Adam: I was watching the news and they were interviewing Trump supporters. Somebody asked why are you voting for Trump? And he said ‘The DEFEATION of Isis’.

Antti: we have plenty of Trump songs nowadays.

Cake Rock

Adam: It was our first really really fast song – punk rock fast. Foo Fighters kind of style. I don’t know what it’s about!

Kill Bill

Adam: I think that Tracey just thought that the guitar riff reminded her of the movie Kill Bill. There is no Kill Bill in the lyrics.

Ode to Mandalay

Adam: This one is important. When I brought that riff in, it seemed like something pretty cool. I don’t know why but I thought : Antti, you need to write this song. He wrote amazing lyrics about [the band] and that’s what that song is about.

This is the one we do at the end of the set. Where the lighters go up!

Antti: ‘Together we can together we stand, together we fall, that’s what friends are for’.

What will be happening at the grand EP launch party on Saturday?
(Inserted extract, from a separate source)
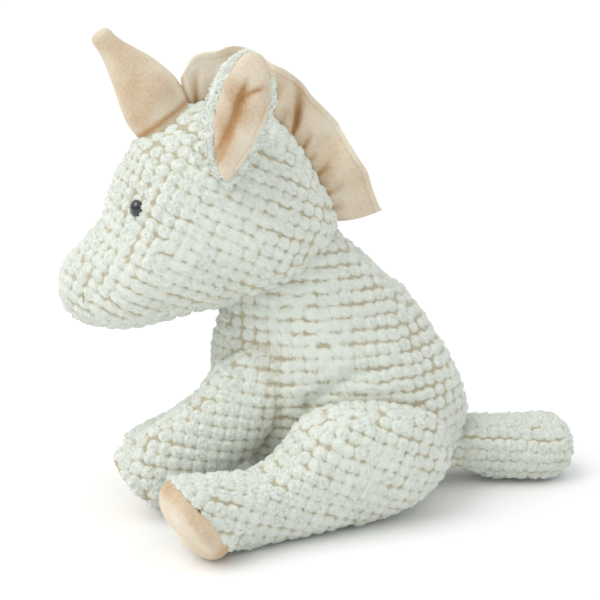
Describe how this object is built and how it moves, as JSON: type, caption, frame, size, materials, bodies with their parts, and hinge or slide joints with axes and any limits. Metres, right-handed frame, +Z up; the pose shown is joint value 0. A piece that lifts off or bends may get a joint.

Adam: We have a Master-of-Ceremonies called Robert – he will bring the whole thing together

Adam: The EP record release party will be a celebration of what we’ve been able to do together since we’ve been together. We are very appreciative of the venue Alchemy, PG Drumco and Links, who all contributed to the recording and the marketing.

It starts at 7.30pm, we’ll be selling signed t-shirts, meeting and greeting. The venue have created signature cocktails named after our song names. Botanico are brewing a craft beer specially for us… then we’ll play a couple of sets!

What’s next for Road to Mandalay?

Adam: Tracey and I both leave [Cambodia] in the summer of 2018. That’s fixed. We want to figure out a way to continue this. We don’t know how. New York or Washington D.C… We still like to believe there is some way. We are working on Antti’s green card!

This is way more than I expected and I mean that in a positive way. It’s kind of like our name… we’ll just keep going on that path and see where it takes us.